‘I’ve been given a second chance’
Paul King didn’t think much about heart disease, until a shocking diagnosis changed his life
Chapter 1 Something’s not right
After open heart surgery in May 2021, Paul King woke up to surprising news in the intensive care unit at St. Mary’s General Hospital in Kitchener, Ont. His operation had taken seven hours — three more than planned. And his surgeon told him the team did a total of seven bypasses to fix his blocked arteries.
“Is that a record?” Paul asked, stunned.
Not only did the diagnosis — and severity — of his heart disease shock Paul, a 58-year-old software sales and marketing consultant from Owen Sound, Ont. But the COVID-19 pandemic made for uncertainty and extra challenges during his diagnosis and treatment.
It was November 2020 when Paul first suspected something was wrong. He got more winded than usual during his weekly hockey game. Then, on a hike with his wife, Susan, he felt tightness in his chest and pain in one arm after climbing a hill. “I got out my phone and started Googling,” he recalls.
He made an appointment with his doctor, who ran blood tests and booked him for a stress test. That revealed possible problems with his heart. Waiting for a second stress test, Paul wasn’t overly worried. “I expected to rock the treadmill and get sent home with maybe a prescription.”
Thanks to a cancellation, he got the test in two weeks instead of the scheduled two months. Suddenly it was clear Paul would need more than a prescription.
Recovering after his surgery, Paul was scared of the pandemic risk every day he was in hospital.
Paul’s initial recovery was rough, but he was able to go home after following the medical team’s advice.
Paul with his family. By late summer he had resumed hiking and cycling.
Chapter 2 A shocking diagnosis
In March, an angiogram showed a few serious blockages in the arteries to Paul’s heart — including the left anterior descending artery or LAD. He would need bypass surgery. And only then would the full extent of his blockages become clear.
Paul learned the LAD is sometimes called the “widowmaker” because blockages in that artery can lead to fatal heart attacks or permanent damage. “I was flabbergasted and shocked,” he recalls. He had been playing hockey just a week before.
Like Paul, his hockey pals had given little thought to heart disease. They didn’t understand what a bypass was or how much family history played a role in heart disease. Paul’s uncle had died young from heart disease, which he’d never thought about before.

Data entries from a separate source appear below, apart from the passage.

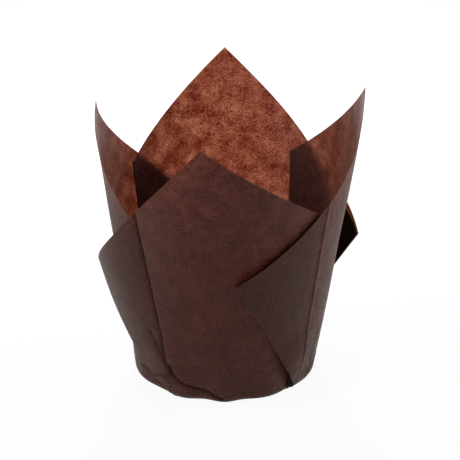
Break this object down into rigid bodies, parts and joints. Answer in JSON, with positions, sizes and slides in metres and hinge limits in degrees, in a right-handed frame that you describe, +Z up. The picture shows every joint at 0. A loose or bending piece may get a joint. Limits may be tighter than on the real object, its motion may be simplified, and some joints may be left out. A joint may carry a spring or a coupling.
{
  "type": "cupcake liner",
  "caption": "Tulip-shaped paper cupcake liner folded from one square sheet, with tall pointed petals and flat pinwheel pleats between them on a round base.",
  "frame": {"origin": "centre of the base, on its flat underside", "axes": "+Z up through the open mouth, +X towards the right petal, +Y towards the back petal, so the front petal is at -Y"},
  "size_m": [0.0736, 0.0786, 0.0814],
  "materials": {
    "paper": "matt brown greaseproof paper, mottled, with a faint sheen"
  },
  "bodies": {
    "root": {"liner": "paper"}
  },
  "joints": []
}
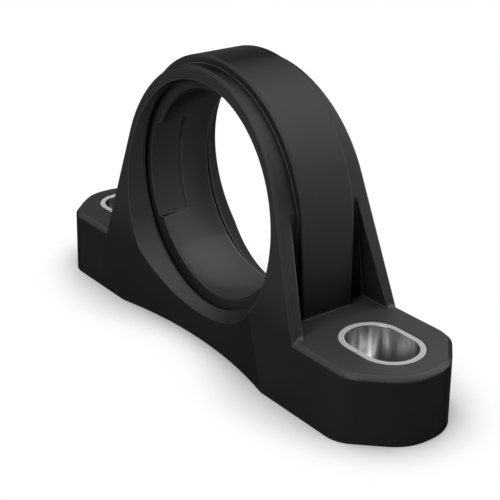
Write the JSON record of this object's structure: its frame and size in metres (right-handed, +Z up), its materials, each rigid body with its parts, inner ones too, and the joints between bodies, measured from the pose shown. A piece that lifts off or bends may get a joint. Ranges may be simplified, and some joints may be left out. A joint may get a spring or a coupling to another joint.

Now he could think about little else. His daughter Chelsea, middle of his three children, had recently become engaged. He wanted to be there to walk her down the aisle.
As the wait for surgery dragged on, he checked messages constantly and wondered if a heart attack would happen before the operation. Ontario was in the third wave of the pandemic and his procedure got rescheduled three times.
Finally, in mid-May, he got a call: “Can you come tomorrow?”
Chapter 3 Bypass and beyond
Paul checked into the hospital while Susan waited at a nearby hotel — increasingly anxious for news as the hours went by. Finally out of surgery, Paul was wheeled to a makeshift ICU for recovery, since the cardiac ICU had been taken over for COVID patients.
Paul’s initial recovery was rough, and he needed blood transfusions. He felt scared every day because of the pandemic risk around him. While he received excellent care in the hospital, he saw how overworked the staff was; his nurse the first day in ICU was doing an extra shift on his day off.
Paul focused on doing exactly what his medical team told him, and soon he was able to go home.
As he recovered over the summer, Paul started walking and feeling better. He was diligent doing the exercises prescribed by his medical team. But once again, COVID-19 meant he had to wait, this time for access to a cardiac rehabilitation program.
By late summer Paul had resumed hiking and cycling and was looking forward to his daughter’s wedding. Finally, in late September, he started a 12-week virtual cardiac rehab program.
He’s trying to spread the word about heart disease to other men. “There’s an education that needs to happen for my demographic. I’m shocked at how many guys I’ve talked to who want to know about the symptoms and everything.”
He’s grateful for the care that saved him from having a heart attack — especially during a time when the health system was overburdened.
“I feel like I’ve been given a second chance. It’s just pure serendipity that I’m all fixed up and better than new.”